A month after Miller's article "Son of Animal House" -- appeared in the Alumni Magazine, it was published, with juicier content, in Playboy magazine titled "Return to Animal House."

Miller said the administration and student body were not amused.

"I was crucified in the Daily Dartmouth," he said. "All the forces of political correctness were horrified. AD house got in trouble. The whole thing was quite sticky. I just wrote what they told me, though."

On the last day of his Green Key visit, Miller was listening to a funk band at AD. The house's front yard had been transformed into a lake of mud the night before by a torrential rain, and several brothers were enjoying it.

"Everyone was partying and mudsliding," he said. "There were all these mud creatures out there.

"Then, all of a sudden, seven or eight guys came right at me with these crazed looks, carried me over their heads and dropped me into a puddle."

"At first I thought, 'Wait a minute, I'm too old for this.' But it was great.
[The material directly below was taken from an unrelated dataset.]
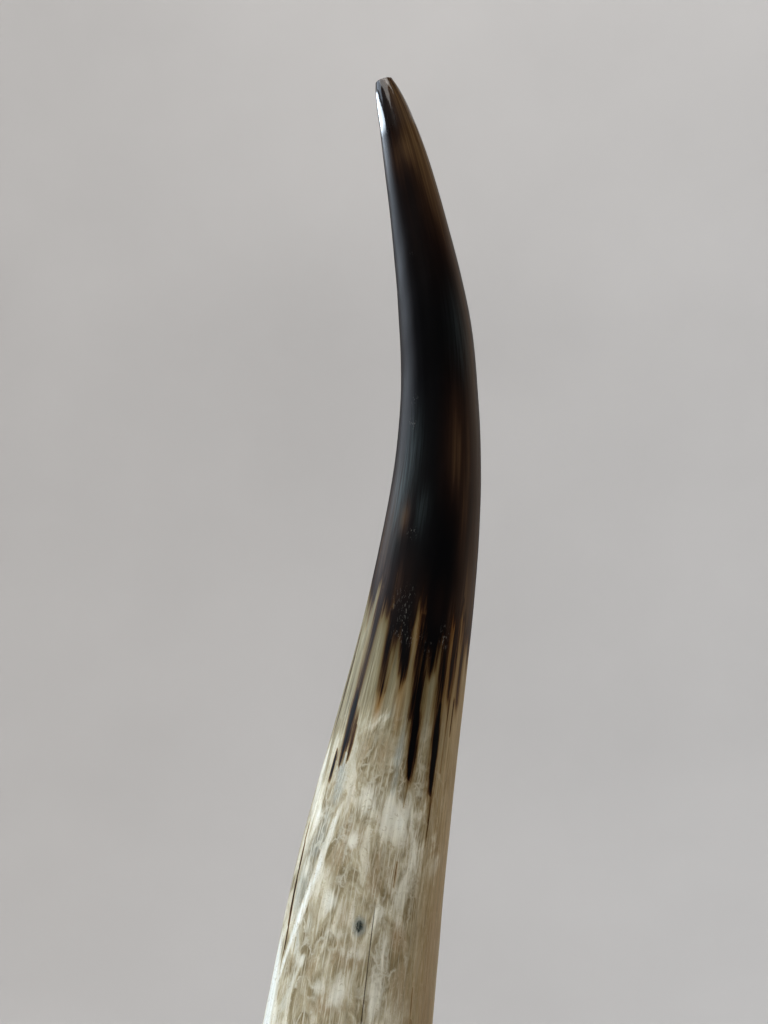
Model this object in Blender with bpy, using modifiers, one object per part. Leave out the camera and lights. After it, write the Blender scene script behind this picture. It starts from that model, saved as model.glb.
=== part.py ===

I danced my ass off," he said.

A picture of a very muddy Miller graced the cover of The Dartmouth the next morning.

Miller's final take on Green Key Weekend?

"With nothing crazy, life is bland," he said. "You can be really crazy one time in your life, the college days. You have a four-year window between living with your parents and then living with your wife and kids. You have to jam it all into a four-year period. You have to do things that are wild and outrageous and offend all sense of decency."